The resurgence of the world revolution in each of its three sectors, with the upsurge of the colonial revolution, the resumption of the workers struggle of prerevolutionary scope in a series of Western European countries, and the process that led to the Prague Spring, made it possible for the Fourth International to resolve, at least partially, the problem of its internal divisions and led to the reunification of our movement in 1962-1963.

For five years, the Fourth International had to work under conditions of extreme organizational and administrative weakness, with a day-to-day leadership reduced in fact to three people: Comrade Pierre Frank who was its organizational linchpin, Comrade Joseph Hansen, insofar as the reactionary Voorhis Act, forbidding U.S. organizations to affiliate internationally permitted, and myself.  After the breakthrough and development of our organizations in 1968-1969, our movement was able to establish broader leadership structures in which Pierre Frank continued to occupy a prominent position.   

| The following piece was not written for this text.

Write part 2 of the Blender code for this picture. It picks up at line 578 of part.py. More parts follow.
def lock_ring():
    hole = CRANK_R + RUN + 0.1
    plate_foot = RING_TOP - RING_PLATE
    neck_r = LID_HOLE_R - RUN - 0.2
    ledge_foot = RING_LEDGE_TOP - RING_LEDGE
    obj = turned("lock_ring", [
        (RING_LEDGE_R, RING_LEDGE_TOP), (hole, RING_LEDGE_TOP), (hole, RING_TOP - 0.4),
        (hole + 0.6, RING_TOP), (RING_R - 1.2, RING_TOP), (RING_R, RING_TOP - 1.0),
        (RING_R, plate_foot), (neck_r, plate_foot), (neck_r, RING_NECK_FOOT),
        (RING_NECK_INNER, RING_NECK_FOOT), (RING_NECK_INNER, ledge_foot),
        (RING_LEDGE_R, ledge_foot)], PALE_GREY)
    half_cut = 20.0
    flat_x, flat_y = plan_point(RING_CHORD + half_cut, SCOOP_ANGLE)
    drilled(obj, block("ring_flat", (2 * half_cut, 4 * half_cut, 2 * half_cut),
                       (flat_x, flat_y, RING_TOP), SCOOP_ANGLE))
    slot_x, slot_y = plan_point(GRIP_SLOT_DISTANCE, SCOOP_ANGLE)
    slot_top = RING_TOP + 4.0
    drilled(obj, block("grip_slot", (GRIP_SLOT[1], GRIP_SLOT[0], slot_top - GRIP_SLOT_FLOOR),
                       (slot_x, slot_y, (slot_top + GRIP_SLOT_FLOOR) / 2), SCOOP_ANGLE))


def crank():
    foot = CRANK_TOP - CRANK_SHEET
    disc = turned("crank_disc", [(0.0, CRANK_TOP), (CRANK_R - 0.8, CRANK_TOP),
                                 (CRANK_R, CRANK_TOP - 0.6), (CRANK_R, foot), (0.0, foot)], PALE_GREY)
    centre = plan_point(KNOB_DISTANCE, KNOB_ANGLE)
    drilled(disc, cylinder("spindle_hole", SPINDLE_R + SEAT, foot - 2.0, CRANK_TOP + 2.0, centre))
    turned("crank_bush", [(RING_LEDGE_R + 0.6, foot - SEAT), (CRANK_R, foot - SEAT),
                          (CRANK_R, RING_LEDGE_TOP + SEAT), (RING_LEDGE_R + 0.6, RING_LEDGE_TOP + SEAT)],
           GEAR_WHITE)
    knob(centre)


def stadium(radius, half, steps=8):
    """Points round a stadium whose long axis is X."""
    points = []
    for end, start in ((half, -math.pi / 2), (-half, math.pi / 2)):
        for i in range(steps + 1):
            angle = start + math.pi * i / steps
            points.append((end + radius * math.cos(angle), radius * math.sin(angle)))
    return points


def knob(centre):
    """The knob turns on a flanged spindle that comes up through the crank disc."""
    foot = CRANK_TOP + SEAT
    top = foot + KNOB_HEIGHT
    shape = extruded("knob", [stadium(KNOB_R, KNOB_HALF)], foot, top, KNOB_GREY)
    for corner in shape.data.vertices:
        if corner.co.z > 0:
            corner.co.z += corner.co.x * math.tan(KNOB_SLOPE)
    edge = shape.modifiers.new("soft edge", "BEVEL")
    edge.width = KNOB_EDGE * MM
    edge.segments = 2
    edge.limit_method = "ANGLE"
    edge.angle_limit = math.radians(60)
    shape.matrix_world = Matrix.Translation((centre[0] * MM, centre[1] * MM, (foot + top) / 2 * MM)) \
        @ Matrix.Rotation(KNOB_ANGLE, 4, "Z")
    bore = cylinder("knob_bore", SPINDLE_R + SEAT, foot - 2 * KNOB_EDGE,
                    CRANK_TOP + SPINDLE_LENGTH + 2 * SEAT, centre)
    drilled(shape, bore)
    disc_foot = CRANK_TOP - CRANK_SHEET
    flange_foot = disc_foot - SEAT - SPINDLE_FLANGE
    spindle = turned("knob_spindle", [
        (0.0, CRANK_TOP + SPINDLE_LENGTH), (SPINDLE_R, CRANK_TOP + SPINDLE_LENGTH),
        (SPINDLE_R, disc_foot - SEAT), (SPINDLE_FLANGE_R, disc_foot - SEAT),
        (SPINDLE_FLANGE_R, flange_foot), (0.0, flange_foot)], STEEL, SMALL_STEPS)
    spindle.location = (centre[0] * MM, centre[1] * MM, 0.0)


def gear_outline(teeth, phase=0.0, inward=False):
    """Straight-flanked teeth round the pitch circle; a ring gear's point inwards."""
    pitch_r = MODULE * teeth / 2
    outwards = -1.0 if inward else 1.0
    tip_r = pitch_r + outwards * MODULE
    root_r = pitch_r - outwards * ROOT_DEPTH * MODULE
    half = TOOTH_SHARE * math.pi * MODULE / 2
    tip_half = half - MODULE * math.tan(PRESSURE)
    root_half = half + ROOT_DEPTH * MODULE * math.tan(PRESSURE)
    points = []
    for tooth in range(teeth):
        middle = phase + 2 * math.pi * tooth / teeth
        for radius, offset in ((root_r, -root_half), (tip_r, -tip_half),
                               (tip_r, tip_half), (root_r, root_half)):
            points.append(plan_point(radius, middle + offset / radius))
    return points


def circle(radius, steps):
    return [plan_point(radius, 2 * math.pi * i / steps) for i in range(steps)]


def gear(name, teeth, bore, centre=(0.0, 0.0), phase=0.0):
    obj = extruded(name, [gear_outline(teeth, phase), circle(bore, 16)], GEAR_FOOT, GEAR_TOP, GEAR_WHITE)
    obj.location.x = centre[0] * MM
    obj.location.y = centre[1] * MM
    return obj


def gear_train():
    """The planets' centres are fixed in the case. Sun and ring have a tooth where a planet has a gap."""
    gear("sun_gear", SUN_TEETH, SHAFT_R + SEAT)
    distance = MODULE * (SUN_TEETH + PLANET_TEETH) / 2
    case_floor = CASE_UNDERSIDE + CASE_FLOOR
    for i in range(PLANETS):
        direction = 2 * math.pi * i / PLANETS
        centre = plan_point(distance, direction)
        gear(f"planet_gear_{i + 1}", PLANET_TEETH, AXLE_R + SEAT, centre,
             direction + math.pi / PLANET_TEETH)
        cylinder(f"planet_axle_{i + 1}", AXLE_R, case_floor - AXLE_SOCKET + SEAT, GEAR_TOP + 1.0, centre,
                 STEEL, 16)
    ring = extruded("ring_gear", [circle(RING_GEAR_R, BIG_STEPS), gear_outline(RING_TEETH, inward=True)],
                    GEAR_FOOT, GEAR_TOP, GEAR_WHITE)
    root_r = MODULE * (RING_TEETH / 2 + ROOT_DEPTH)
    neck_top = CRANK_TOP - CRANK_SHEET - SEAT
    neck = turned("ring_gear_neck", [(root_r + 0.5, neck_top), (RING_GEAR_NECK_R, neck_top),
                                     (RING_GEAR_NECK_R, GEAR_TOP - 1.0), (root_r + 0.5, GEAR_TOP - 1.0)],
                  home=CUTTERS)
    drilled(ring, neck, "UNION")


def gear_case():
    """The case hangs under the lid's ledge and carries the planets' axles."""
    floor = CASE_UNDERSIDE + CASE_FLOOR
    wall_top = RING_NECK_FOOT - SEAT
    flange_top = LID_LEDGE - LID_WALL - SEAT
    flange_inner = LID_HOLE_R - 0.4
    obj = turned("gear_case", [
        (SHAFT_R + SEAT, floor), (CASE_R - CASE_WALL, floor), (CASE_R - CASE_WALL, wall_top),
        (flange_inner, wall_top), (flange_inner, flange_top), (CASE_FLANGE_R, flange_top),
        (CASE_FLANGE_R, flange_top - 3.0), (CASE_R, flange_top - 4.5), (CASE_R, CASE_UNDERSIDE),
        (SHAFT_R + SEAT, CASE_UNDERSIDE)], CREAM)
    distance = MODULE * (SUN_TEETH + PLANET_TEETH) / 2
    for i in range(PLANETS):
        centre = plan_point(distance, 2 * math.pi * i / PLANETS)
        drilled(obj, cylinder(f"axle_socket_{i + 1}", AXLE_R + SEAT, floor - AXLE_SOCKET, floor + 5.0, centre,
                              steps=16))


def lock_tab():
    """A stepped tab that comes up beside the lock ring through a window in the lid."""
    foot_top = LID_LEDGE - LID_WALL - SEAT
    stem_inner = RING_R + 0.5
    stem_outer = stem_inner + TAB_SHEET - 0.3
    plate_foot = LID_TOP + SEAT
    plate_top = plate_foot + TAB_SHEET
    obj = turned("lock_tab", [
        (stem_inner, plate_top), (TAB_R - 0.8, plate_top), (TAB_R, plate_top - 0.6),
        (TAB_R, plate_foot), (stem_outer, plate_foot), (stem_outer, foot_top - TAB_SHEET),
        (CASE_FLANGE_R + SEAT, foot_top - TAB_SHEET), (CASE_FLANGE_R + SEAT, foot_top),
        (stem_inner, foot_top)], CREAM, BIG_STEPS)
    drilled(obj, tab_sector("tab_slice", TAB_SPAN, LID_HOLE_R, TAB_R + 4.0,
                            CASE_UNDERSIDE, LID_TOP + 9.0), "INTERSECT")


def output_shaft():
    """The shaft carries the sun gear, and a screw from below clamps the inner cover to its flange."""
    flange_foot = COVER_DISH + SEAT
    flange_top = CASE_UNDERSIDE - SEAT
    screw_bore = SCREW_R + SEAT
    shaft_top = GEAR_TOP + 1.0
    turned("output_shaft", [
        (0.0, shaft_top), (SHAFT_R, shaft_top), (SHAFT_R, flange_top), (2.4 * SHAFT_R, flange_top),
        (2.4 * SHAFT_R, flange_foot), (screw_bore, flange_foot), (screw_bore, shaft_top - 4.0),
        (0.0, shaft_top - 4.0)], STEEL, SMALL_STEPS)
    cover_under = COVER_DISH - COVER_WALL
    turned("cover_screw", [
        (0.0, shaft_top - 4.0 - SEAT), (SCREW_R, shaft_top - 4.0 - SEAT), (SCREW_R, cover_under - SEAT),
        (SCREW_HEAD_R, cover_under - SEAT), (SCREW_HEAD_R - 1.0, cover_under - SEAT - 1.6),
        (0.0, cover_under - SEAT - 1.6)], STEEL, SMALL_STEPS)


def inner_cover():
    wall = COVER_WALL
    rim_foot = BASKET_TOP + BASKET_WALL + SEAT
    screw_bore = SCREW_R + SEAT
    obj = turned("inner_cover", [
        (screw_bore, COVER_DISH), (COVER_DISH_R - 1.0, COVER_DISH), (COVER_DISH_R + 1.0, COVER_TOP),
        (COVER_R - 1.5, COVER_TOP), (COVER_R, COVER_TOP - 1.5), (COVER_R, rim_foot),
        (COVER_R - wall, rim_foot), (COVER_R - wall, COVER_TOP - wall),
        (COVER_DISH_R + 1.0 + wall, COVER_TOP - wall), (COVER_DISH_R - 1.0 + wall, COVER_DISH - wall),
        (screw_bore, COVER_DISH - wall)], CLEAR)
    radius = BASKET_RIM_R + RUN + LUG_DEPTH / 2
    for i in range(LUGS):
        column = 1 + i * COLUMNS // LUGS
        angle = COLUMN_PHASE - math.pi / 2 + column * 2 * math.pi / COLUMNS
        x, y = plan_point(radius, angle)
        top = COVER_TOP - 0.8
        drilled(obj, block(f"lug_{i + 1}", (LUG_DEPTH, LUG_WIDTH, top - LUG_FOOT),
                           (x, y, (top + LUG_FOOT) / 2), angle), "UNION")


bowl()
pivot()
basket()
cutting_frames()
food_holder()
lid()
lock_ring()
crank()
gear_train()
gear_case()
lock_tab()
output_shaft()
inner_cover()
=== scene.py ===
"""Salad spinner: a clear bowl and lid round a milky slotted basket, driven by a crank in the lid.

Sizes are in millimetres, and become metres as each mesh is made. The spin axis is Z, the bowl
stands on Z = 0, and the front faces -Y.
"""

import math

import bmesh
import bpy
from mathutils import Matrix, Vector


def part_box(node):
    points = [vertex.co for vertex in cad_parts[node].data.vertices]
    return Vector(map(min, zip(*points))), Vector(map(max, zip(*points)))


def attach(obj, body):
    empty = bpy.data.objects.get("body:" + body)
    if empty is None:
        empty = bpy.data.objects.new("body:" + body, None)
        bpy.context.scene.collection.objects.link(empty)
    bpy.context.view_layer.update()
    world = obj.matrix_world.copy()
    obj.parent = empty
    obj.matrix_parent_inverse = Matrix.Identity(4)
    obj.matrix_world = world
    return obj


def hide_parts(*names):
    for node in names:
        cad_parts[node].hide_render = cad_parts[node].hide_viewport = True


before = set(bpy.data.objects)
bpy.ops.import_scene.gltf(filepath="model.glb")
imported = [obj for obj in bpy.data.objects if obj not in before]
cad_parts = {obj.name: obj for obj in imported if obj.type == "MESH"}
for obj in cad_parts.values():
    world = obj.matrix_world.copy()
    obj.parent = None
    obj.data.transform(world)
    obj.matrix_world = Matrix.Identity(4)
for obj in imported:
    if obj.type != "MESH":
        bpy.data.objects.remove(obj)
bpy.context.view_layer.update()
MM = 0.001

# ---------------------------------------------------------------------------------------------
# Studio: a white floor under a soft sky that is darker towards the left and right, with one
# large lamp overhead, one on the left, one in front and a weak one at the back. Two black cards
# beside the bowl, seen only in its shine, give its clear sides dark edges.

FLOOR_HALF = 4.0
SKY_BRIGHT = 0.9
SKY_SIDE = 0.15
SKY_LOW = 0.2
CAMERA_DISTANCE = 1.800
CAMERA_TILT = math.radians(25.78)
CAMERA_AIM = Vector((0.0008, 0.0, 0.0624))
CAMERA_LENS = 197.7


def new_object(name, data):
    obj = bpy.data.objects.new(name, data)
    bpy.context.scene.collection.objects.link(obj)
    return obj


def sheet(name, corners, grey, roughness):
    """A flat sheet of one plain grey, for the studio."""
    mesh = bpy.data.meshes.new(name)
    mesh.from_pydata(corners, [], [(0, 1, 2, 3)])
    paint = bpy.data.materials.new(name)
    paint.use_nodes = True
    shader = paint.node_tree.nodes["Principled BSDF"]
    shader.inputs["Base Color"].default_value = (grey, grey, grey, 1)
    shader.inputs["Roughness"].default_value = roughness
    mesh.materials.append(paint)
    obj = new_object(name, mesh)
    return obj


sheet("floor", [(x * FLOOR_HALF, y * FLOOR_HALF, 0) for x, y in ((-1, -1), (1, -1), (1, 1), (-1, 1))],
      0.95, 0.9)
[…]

His literary work includes many articles and brochures, but two of his books deserve particular mention: The History of the Fourth International and especially the monumental Histoire de l’Internationale Communiste (1919-1943) whose two volumes were published by La Breche Publishers in 1979.  This book, which is the only scientific, Marxist work on this decisive topic illustrates the scope of the experience and lucidity that Pierre acquired in his nearly sixty years of activism.  Likewise, it also reflects his fundamental concern for the continuity of communist theory and practice, that is, in the twentieth century, of revolutionary Marxist theory and practice.

Pierre Frank had a very deep sense of friendship, generosity and of the indispensable emotional ties that bind militants committed to the gigantic task of reconstructing the world on a socialist basis.  Because our movement embodies an obstinate desire to maintain the continuity of the Communist movement, Pierre Frank attached particular importance to all manifestations of a rebirth of Leninism and Marxism in the Soviet Union and other bureaucratized workers states.  The explosion of workers’ struggles in Poland and around Solidarnosc, the appearance of Comrade Alexander Zimine’s book Le stalinisme et son “socialisme reel” (“Stalinism and its ‘Actually Existing Socialism’”), produced in the Soviet Union and published by La Breche in 1983, were a source of joy and satisfaction and marked the last years of his life.  In all the conversations I had with him, these were the events, along with the need to give the utmost importance to the differentiations presently developing within the PCF, that occupied his attention.              

Farewell dear comrade, dear friend, older brother.  Your memory will live on in the Fourth International with whose existence and construction your entire life was identified.  The growth and transformation of our movement, leading to the future mass communist International, will enable us to keep that memory alive in the entire international working class.